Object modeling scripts
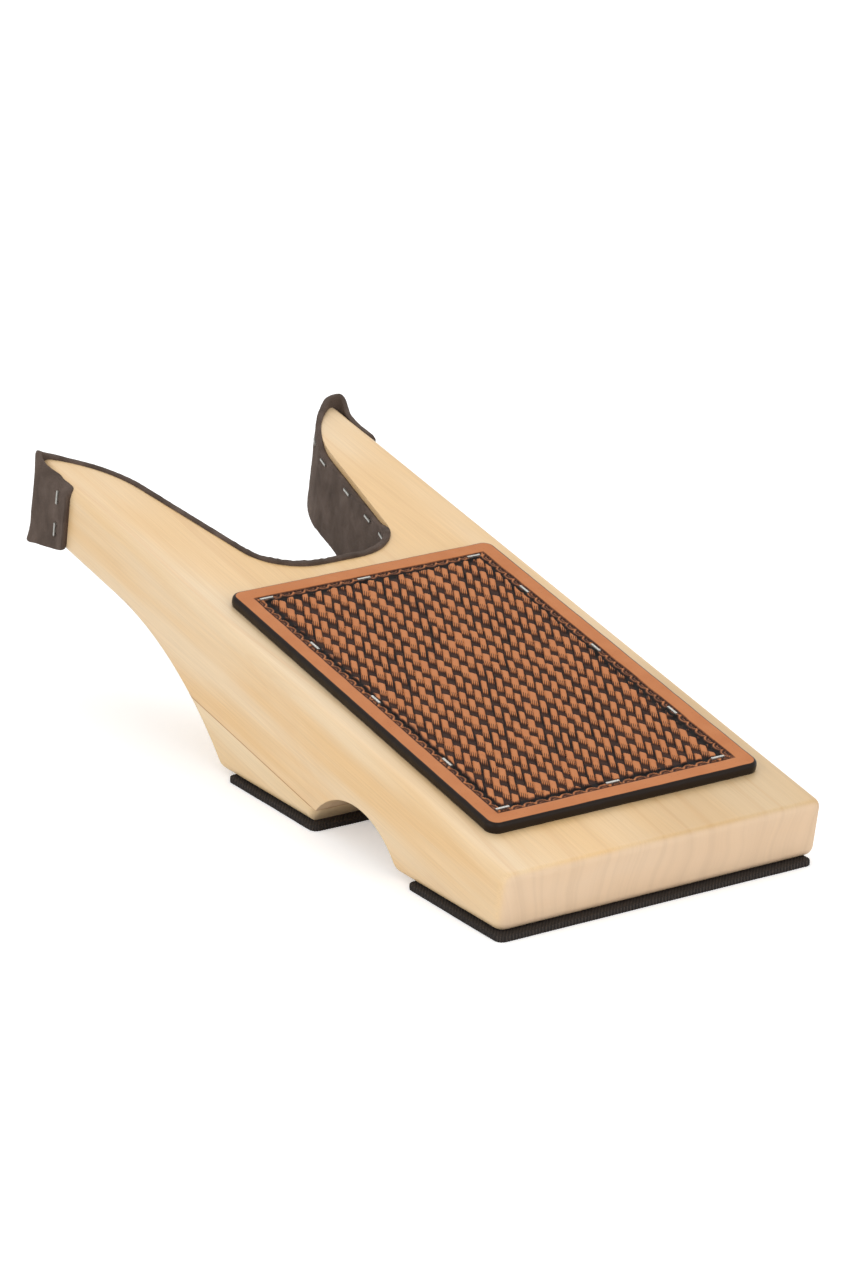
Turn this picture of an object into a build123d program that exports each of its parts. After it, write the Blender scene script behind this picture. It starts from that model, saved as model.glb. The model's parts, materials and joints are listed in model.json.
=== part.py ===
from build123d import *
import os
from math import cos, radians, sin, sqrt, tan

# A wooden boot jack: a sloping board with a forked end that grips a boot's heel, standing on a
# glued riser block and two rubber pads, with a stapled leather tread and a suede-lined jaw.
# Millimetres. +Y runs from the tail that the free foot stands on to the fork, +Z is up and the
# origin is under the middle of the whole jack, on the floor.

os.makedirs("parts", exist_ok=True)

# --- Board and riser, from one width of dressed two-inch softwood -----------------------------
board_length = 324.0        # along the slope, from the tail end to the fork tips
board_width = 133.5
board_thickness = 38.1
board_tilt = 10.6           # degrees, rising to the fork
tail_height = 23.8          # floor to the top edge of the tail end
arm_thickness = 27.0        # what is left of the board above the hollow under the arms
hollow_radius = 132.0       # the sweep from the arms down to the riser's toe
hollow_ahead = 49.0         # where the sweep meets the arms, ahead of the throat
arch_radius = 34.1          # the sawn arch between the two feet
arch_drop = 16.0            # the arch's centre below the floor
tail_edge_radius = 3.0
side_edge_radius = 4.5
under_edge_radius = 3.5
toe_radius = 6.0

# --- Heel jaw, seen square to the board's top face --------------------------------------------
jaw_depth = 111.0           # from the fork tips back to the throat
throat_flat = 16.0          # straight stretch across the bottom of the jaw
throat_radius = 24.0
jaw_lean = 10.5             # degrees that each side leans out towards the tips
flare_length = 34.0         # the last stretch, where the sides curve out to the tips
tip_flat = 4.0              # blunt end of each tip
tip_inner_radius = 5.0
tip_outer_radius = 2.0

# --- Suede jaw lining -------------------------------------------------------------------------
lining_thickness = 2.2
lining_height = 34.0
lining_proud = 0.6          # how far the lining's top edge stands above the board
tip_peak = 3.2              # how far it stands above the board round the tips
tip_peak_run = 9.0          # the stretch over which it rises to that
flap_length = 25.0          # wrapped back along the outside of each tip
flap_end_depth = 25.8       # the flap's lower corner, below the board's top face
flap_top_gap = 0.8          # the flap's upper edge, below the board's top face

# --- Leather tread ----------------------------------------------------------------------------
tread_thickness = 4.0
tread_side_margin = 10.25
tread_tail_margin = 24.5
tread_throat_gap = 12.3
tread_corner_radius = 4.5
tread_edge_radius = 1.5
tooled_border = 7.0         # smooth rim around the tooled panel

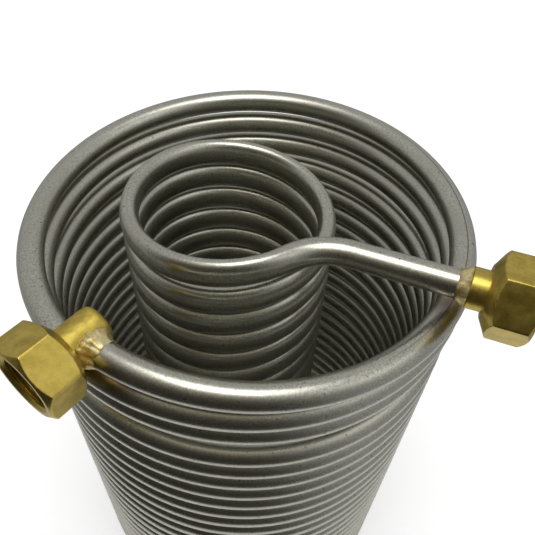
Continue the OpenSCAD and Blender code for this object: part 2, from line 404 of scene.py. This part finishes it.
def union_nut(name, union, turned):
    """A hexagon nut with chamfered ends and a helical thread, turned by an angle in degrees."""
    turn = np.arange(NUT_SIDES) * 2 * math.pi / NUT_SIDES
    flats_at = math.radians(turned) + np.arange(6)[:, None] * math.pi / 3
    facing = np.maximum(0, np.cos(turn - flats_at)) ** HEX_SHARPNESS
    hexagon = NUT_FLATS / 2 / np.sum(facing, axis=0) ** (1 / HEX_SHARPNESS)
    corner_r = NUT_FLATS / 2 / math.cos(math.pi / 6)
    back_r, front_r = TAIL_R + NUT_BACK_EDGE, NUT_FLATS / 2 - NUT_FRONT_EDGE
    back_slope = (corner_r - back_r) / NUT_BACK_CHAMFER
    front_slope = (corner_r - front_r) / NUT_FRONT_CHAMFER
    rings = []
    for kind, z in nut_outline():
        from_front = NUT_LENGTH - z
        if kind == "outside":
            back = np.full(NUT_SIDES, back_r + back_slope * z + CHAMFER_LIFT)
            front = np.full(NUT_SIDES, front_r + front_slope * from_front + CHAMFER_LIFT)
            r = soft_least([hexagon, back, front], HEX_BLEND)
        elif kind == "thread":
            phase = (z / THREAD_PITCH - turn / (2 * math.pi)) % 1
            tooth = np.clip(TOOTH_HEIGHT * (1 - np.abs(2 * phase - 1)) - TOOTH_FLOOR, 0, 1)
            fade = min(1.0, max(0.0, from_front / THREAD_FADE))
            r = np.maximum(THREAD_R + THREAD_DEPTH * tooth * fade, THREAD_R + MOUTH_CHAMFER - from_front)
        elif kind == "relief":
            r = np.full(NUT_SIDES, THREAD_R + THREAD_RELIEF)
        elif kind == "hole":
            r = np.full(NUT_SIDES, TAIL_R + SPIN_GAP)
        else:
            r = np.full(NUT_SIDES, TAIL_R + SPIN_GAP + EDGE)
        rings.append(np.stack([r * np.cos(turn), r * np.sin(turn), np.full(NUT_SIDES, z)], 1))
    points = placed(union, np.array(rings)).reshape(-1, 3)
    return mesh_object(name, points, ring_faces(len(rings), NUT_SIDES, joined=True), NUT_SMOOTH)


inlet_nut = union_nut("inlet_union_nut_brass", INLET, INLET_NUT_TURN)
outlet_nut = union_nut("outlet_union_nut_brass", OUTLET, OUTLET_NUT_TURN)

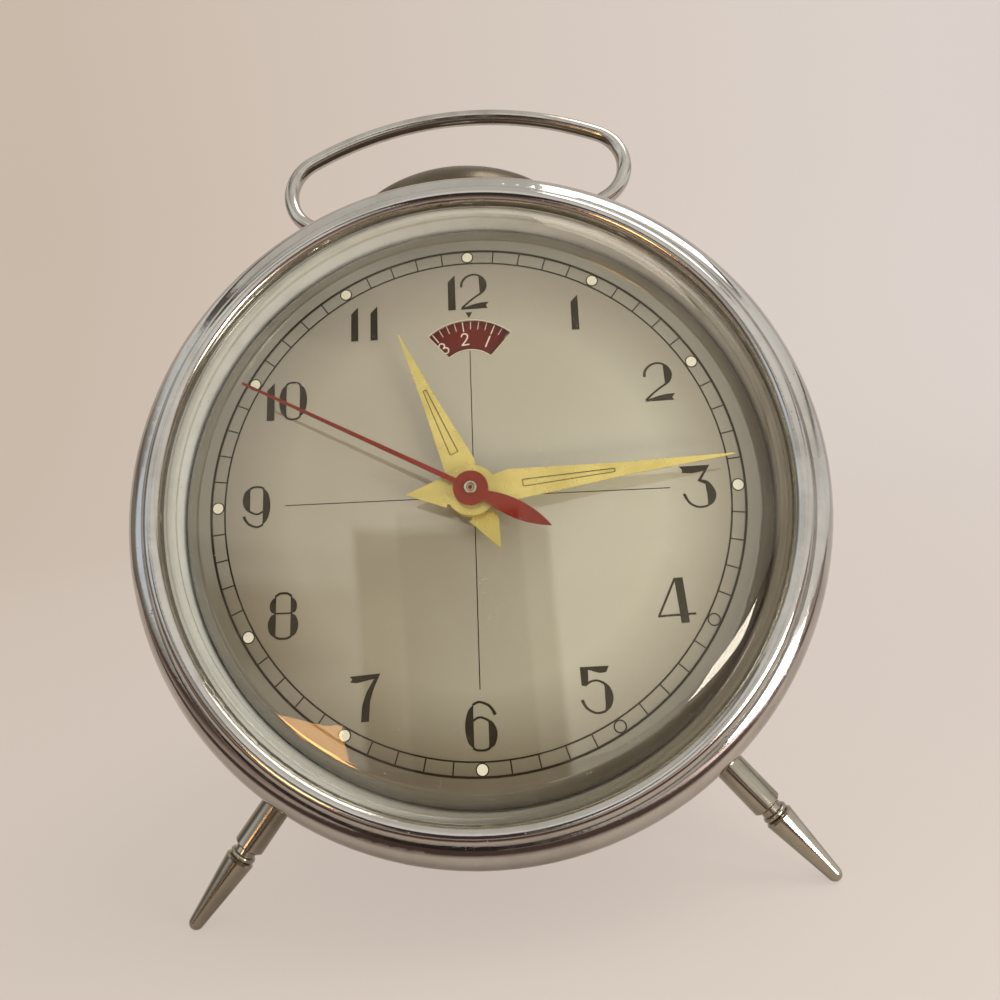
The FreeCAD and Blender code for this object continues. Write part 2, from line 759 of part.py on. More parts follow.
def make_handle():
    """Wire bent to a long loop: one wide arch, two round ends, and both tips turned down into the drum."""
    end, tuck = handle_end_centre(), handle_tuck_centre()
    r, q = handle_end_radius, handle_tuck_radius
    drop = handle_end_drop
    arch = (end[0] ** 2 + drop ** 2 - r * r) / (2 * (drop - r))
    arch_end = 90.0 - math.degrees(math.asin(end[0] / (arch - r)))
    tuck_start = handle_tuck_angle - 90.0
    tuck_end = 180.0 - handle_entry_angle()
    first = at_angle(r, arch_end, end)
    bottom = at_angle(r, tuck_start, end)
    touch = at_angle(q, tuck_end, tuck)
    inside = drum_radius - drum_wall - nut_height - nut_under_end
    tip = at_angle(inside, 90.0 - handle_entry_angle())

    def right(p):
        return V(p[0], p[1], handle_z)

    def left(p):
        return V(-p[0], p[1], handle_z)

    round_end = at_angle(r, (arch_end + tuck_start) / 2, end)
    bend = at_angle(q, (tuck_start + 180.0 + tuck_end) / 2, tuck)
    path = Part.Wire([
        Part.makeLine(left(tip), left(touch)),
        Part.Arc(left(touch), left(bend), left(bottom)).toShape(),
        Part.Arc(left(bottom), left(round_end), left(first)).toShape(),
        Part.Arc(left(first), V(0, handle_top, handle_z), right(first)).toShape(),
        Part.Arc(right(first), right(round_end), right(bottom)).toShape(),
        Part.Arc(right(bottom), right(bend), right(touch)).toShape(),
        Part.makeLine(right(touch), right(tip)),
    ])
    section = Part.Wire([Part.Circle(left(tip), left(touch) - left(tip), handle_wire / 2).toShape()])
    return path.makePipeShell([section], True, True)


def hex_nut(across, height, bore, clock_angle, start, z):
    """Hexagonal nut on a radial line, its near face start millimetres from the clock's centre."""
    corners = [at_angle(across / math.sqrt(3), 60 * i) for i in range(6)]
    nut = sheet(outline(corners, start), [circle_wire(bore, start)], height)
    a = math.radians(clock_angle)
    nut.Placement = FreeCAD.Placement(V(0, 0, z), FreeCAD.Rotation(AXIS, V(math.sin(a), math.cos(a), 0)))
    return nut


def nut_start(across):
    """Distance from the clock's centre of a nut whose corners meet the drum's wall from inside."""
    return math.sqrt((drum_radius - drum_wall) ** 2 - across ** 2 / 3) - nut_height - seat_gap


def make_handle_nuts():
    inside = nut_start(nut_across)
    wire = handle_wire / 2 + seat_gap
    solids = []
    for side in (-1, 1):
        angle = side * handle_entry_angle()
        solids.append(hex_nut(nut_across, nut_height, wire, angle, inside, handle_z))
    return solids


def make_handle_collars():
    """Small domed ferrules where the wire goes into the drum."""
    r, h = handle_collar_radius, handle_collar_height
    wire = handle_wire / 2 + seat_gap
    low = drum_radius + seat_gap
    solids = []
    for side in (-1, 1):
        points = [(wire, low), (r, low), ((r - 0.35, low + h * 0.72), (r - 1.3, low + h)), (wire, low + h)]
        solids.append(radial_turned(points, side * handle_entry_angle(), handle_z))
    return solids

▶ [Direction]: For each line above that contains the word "scene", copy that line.

▶ [Answer to the exercise]:
Turn this picture of an object into a build123d program that exports each of its parts. After it, write the Blender scene script behind this picture. It starts from that model, saved as model.glb. The model's parts, materials and joints are listed in model.json.
Continue the OpenSCAD and Blender code for this object: part 2, from line 404 of scene.py. This part finishes it.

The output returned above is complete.